CNA Staff, Mar 13, 2024 / 14:00 pm
The U.S. Department of Justice (DOJ) this week signaled that prisons throughout the United States must provide prisoners with transgender-related medical care, including “hormone therapy” and other gender-related requests.
The department said in a press release on Tuesday that the Utah Department of Corrections (UDOC) had “violated the Americans with Disabilities Act” when it “failed to provide” a male prisoner with access to “hormone therapy.”
The prisoner in question had claimed to identify as a woman and had “repeatedly requested” access to female hormones as well as special accommodations such as “female clothing” and the modification of “pat search policies.” The individual’s gender dysphoria “worsened during [his] incarceration” at UDOC, the DOJ said.
The department in its finding ordered UDOC to “adopt, revise, and implement relevant policies, practices, and procedures” in order to bring its practices in line with the DOJ’s preferences, including “providing health care services for gender dysphoria consistent with UDOC’s treatment of other medical conditions.”
The DOJ indicated in its announcement that its findings apply to all U.S. prisons.
Prison facilities, the press release said, “violate the Eighth Amendment when they categorically refuse to provide medically necessary gender-affirming care to incarcerated individuals with gender dysphoria.”
Catholic leaders increasingly critical of gender ideology
Leaders in the Catholic Church have in recent years become increasingly critical of transgenderism and gender ideology.
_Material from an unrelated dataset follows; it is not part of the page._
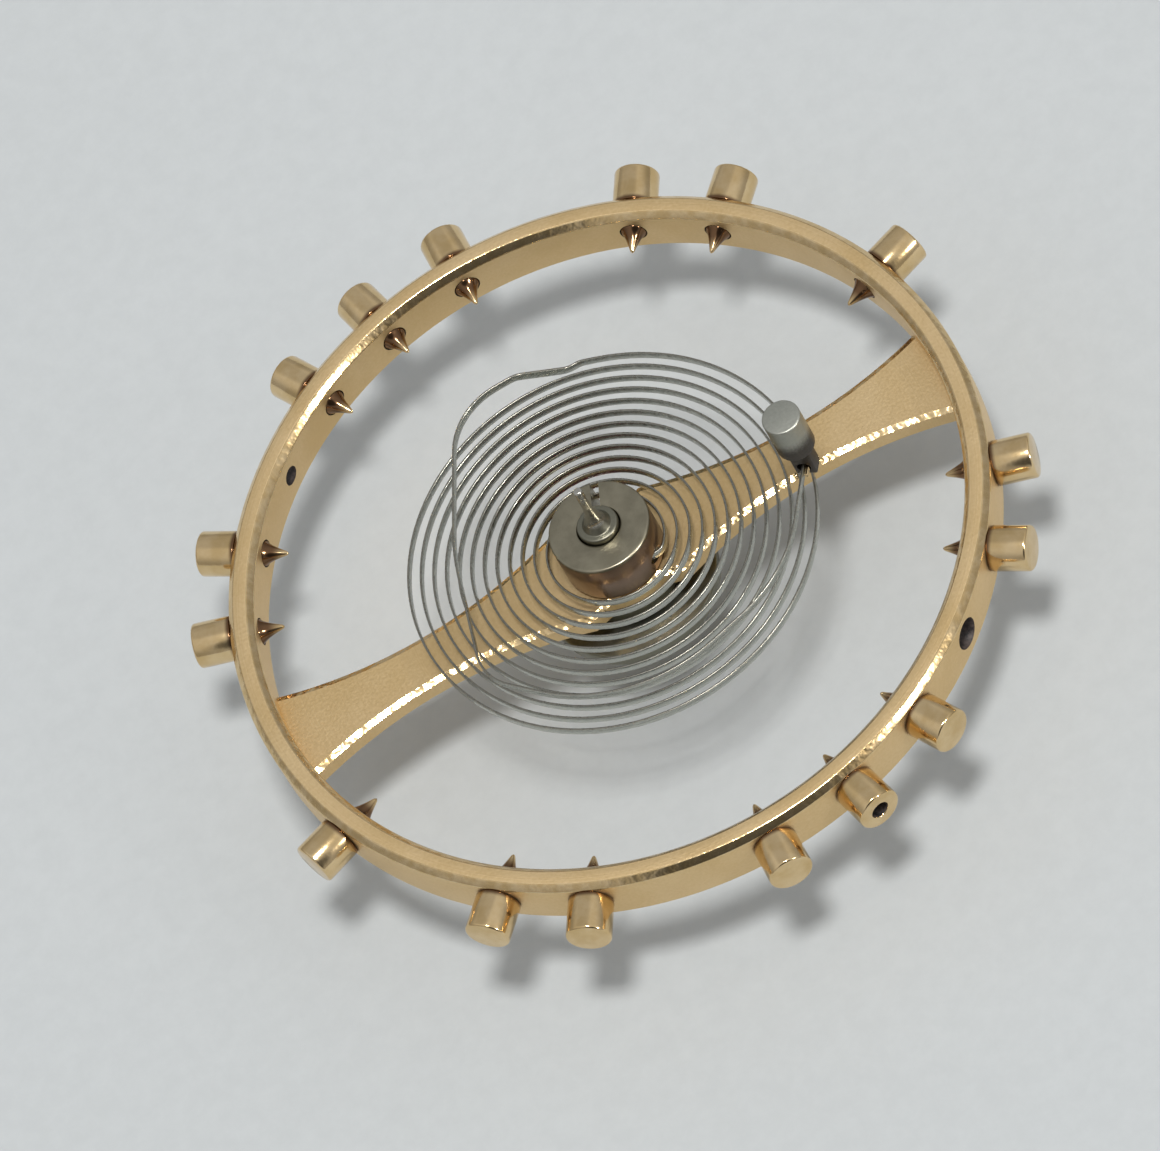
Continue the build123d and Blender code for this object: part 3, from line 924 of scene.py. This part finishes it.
class Ribbon:
    """A ribbon that grows from one end by straight runs and bends, with its length counted along it."""

    def __init__(self, start, direction):
        self.bm = bmesh.new()
        self.length_layer = self.bm.verts.layers.float.new("length_along")
        self.length = 0.0
        self.start = start.copy()
        self.point = start.copy()
        self.direction = direction.normalized()
        self.first_direction = self.direction.copy()
        side = self.direction.cross(UP)
        corners = [
            self.point + side * across * SPRING_THICKNESS / 2 + UP * lift * SPRING_HEIGHT / 2
            for across, lift in ((-1, -1), (1, -1), (1, 1), (-1, 1))
        ]
        face = self.bm.faces.new([self.bm.verts.new(corner) for corner in corners])
        bmesh.ops.bevel(
            self.bm,
            geom=list(face.verts),
            offset=SPRING_EDGE_ROUNDING,
            affect="VERTICES",
            segments=2,
            profile=0.5,
            material=-1,
        )
        bmesh.ops.delete(self.bm, geom=list(self.bm.faces), context="FACES_ONLY")
        self.first_loop = list(self.bm.edges)
        self.ring_size = len(self.bm.verts)
        self.end = list(self.bm.verts) + list(self.bm.edges)

    def _count(self, before, length_of_ring):
        """Writes the length reached into each new vertex, ring by ring."""
        self.bm.verts.ensure_lookup_table()
        for index in range(before, len(self.bm.verts)):
            ring = (index - before) // self.ring_size + 1
            self.bm.verts[index][self.length_layer] = self.length + ring * length_of_ring

    def run(self, length):
        """A straight run."""
        before = len(self.bm.verts)
        edges = [item for item in self.end if isinstance(item, bmesh.types.BMEdge)]
        self.end = bmesh.ops.extrude_edge_only(self.bm, edges=edges)["geom"]
        verts = [item for item in self.end if isinstance(item, bmesh.types.BMVert)]
        edges = {edge for vert in verts for edge in vert.link_edges}
        self.end = verts + [edge for edge in edges if all(vert in verts for vert in edge.verts)]
        bmesh.ops.translate(self.bm, vec=self.direction * length, verts=verts)
        self._count(before, length)
        self.length += length
        self.point = self.point + self.direction * length

    def bend(self, centre, axis, degrees):
        """An arc about a centre and an axis."""
        rings = max(3, math.ceil(degrees / DEGREES_PER_RING))
        angle = math.radians(degrees)
        length = angle * (self.point - centre).length
        before = len(self.bm.verts)
        grown = bmesh.ops.spin(
            self.bm, geom=self.end, cent=centre, axis=axis, angle=angle, steps=rings, use_merge=False
        )["geom_last"]
        verts = [item for item in grown if isinstance(item, bmesh.types.BMVert)]
        self.end = verts + [item for item in grown if isinstance(item, bmesh.types.BMEdge)]
        self._count(before, length / rings)
        self.length += length
        turn = Matrix.Rotation(angle, 3, axis)
        self.point = centre + turn @ (self.point - centre)
        self.direction = turn @ self.direction

    def follow(self, corners, radii):
        """Straight runs towards corners, joined by bends of the given radii, to the last point."""
        for corner, after, radius in zip(corners, corners[1:], radii):
            arriving = (corner - self.point).normalized()
            leaving = (after - corner).normalized()
            angle = arriving.angle(leaving)
            self.direction = arriving
            self.run((corner - self.point).length - radius * math.tan(angle / 2))
            axis = arriving.cross(leaving).normalized()
            self.bend(self.point + axis.cross(arriving) * radius, axis, math.degrees(angle))
        self.run((corners[-1] - self.point).length)

    def close(self):
        """Caps both ends."""
        last_loop = [item for item in self.end if isinstance(item, bmesh.types.BMEdge)]
        bmesh.ops.holes_fill(self.bm, edges=self.first_loop + last_loop, sides=self.ring_size)


def make_hairspring():
    """Dogleg in the collet, flat coil of half turns about two centres, elbow and overcoil."""
    shift = SPRING_PITCH / 4
    first_centre = Vector((shift, 0, SPRING_MIDDLE))
    first_radius = SPRING_FIRST_RADIUS + shift - SPRING_PITCH / 2
    coil_start = first_centre + polar(first_radius, SPRING_START_ANGLE)
    tangent = polar(1.0, SPRING_START_ANGLE + 90)
    corner = coil_start - tangent * DOGLEG_RADIUS * math.tan(math.radians(DOGLEG_TURN) / 2)
    inward = Matrix.Rotation(-math.radians(DOGLEG_TURN), 3, "Z") @ tangent
    ribbon = Ribbon(corner - inward * SPRING_IN_COLLET, inward)
    reach = DOGLEG_RADIUS * math.tan(math.radians(DOGLEG_TURN) / 2)
    ribbon.run(SPRING_IN_COLLET - reach)
    ribbon.bend(ribbon.point + UP.cross(inward) * DOGLEG_RADIUS, UP, DOGLEG_TURN)
    last = 2 * SPRING_WHOLE_TURNS
    for half in range(-1, last + 1):
        centre = Vector((shift if half % 2 else -shift, 0, SPRING_MIDDLE))
        start = SPRING_START_ANGLE if half < 0 else half * 180
        end = SPRING_END_ANGLE + half * 180 if half == last else (half + 1) * 180
        ribbon.bend(centre, UP, end - start)
    lead = ribbon.point + ribbon.direction * ELBOW_LEAD
    corners = [
        polar(SPRING_OUTER_RADIUS * share, angle, OVERCOIL_MIDDLE) for share, angle in OVERCOIL_CORNERS
    ]
    across = Vector((corners[0].x - lead.x, corners[0].y - lead.y, 0)).normalized()
    foot = lead + across * ELBOW_FLAT
    head = foot + across * ELBOW_RUN + UP * (OVERCOIL_MIDDLE - SPRING_MIDDLE)
    stud = polar(STUD_RADIUS_OUT, STUD_ANGLE, OVERCOIL_MIDDLE)
    past = (stud - corners[-1]).normalized() * SPRING_PAST_STUD
    bends = [SPRING_OUTER_RADIUS * share for share in OVERCOIL_BENDS]
    ribbon.follow(
        [lead, foot, head] + corners + [stud + past],
        [ELBOW_TURN_RADIUS, ELBOW_BEND_RADIUS, ELBOW_BEND_RADIUS] + bends,
    )
    ribbon.close()
    return ribbon


def finish_hairspring(ribbon):
    """The spring twists about the staff: each point turns by its share of the length from the stud."""
    ribbon.bm.normal_update()
    # Faces that look up or down take the edge material, with its painted shade
    for face in ribbon.bm.faces:
        if abs(face.normal.z) > RIBBON_EDGE_LIFT:
            face.material_index = 1
    spring = make_object("hairspring_coiled", ribbon.bm, [SPRING_STEEL, SPRING_EDGE])
    smooth(spring, 50.0)
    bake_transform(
        spring,
        "stud_and_spring",
        "collet",
        start=(0, 0, SPRING_MIDDLE * MM),
        end=(SPRING_OUTER_RADIUS * MM, 0, SPRING_MIDDLE * MM),
    )
    along = spring.data.attributes["length_along"]
    share = spring.data.attributes["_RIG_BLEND"]
    for point, length in zip(share.data, along.data):
        point.value = 1 - length.value / ribbon.length
    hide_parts("hairspring")


# Floor, light and camera


def paper(graph):
    """Pale paper with faint flecks."""
    place = graph.place()
    fleck = graph.noise(place, 3.0, 5.0, 0.7)
    cloud = graph.noise(place, 0.15, 2.0)
    tone = 0.7 * fleck + 0.3 * cloud
    return {
        "Base Color": graph.blend(
            tone.smoothstep(0.3, 0.7), colour(0.572, 0.597, 0.605), colour(0.606, 0.632, 0.640)
        ),
        "Roughness": 0.85 + 0.05 * fleck,
    }


def make_floor():
    """A wide level sheet under the wheel."""
    bm = bmesh.new()
    bmesh.ops.create_grid(bm, x_segments=1, y_segments=1, size=FLOOR_SIZE)
    floor = make_object("paper_floor", bm, [new_material("pale paper", paper)])


def make_world():
    """A pale ceiling over a dimmer room, with two dim stretches that the metal mirrors."""
    world = bpy.data.worlds.new("studio")
    bpy.context.scene.world = world
    world.use_nodes = True
    graph = Graph(world.node_tree)
    direction = graph.add("ShaderNodeTexCoord", output="Generated")
    height = graph.add("ShaderNodeSeparateXYZ", None, {"Vector": direction}, output="Z")
    sky = HORIZON + (ZENITH - HORIZON) * height.smoothstep(*CEILING_RISE)
    above = 1.0 - ABOVE_DIMMING * graph.towards(direction, MIRROR_OF_LEVEL_FACES, 0.80, 0.95)
    front = 1.0 - FRONT_DIMMING * graph.towards(direction, BEHIND_THE_CAMERA, 0.84, 0.95)
    inputs = {"Color": colour(0.97, 0.985, 1.0), "Strength": sky * above * front}
    light = graph.add("ShaderNodeBackground", None, inputs)
    graph.add("ShaderNodeOutputWorld", None, {"Surface": light})


def make_lamp(name, direction, size, power, tint, lights_the_floor=True):
    """A round soft lamp that faces the wheel. One that doesn't light the floor shows in glints alone."""
    lamp = bpy.data.lights.new(name, "AREA")
    lamp.shape = "DISK"
    lamp.size = size * MM
    lamp.energy = power
    lamp.color = tint
    stand = bpy.data.objects.new(name, lamp)
    aim_from = Vector(direction).normalized()
    stand.location = (aim_from * LAMP_DISTANCE + UP * RIM_MIDDLE) * MM
    stand.rotation_mode = "QUATERNION"
    stand.rotation_quaternion = aim_from.to_track_quat("Z", "Y")
    stand.visible_diffuse = lights_the_floor
    bpy.context.scene.collection.objects.link(stand)


def make_camera():
    """The photograph's viewpoint, from the fit of the screws' ends."""
    camera = bpy.data.cameras.new("camera")
    camera.sensor_width = CAMERA_SENSOR_WIDTH
    camera.lens = CAMERA_LENS
    camera.clip_start = 0.01
    camera.clip_end = 10.0
    stand = bpy.data.objects.new("camera", camera)
    turn = Matrix((CAMERA_RIGHT, CAMERA_UP, CAMERA_BACK)).transposed()
    stand.matrix_world = Matrix.Translation(Vector(CAMERA_PLACE) * MM) @ turn.to_4x4()
    bpy.context.scene.collection.objects.link(stand)
    bpy.context.scene.camera = stand


bpy.context.scene.view_settings.view_transform = "Standard"
make_camera()
make_world()
make_floor()
make_lamp(
    "overhead_lamp", direction=(0.05, -0.24, 0.97), size=54.0, power=0.50, tint=(1.0, 0.99, 0.97)
)
make_lamp(
    "glint_lamp",
    direction=(0.61, -0.61, 0.51),
    size=14.0,
    power=0.50,
    tint=(1.0, 0.97, 0.92),
    lights_the_floor=False,
)

make_wheel()
for number, angle in enumerate(screw_angles(), start=1):
    make_screw(number, angle)
make_staff()
make_rollers()
make_jewel()
spring_ribbon = make_hairspring()
make_collet(spring_ribbon)
make_stud(spring_ribbon)
finish_hairspring(spring_ribbon)

bpy.context.view_layer.update()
Those beliefs hold that men and women must be treated as the opposite sex if they simply “identify” as such.
Pope Francis last year called gender ideology “one of the most dangerous ideological colonizations” because it “blurs differences and the value of men and women” and “[makes] the world the same, all dull, all alike.”
The Holy Father earlier this month reiterated his criticism of transgenderism, calling gender ideology “the ugliest danger.”
The ideology “makes everything the same,” Francis said, with the pope adding: “Erasing differences is erasing humanity.”
The U.S. bishops last year voted to move forward with a significant revision to their document offering guidance to Catholic health care institutions on the issue of transgender surgeries and hormone treatments.
The bishops’ Committee on Doctrine at that time began the process of updating a portion of its Ethical and Religious Directives in order to emphasize that transgender surgeries and procedures are incompatible with the Church’s teaching on sex and the dignity of the human person.
In a joint letter to Catholics last year, meanwhile, two California bishops acknowledged that the “influence of gender ideology” has “become pervasive in contemporary society” and urged Catholics to respond to the zeitgeist with both “truth and charity.”
Oklahoma City Archbishop Paul Coakley composed a similar letter earlier in the year, while the Diocese of Cleveland said in a guidance document in August that Catholic institutions there must respond to those suffering from gender dysphoria by offering “a loving environment” while also “upholding the truth of God’s created reality.”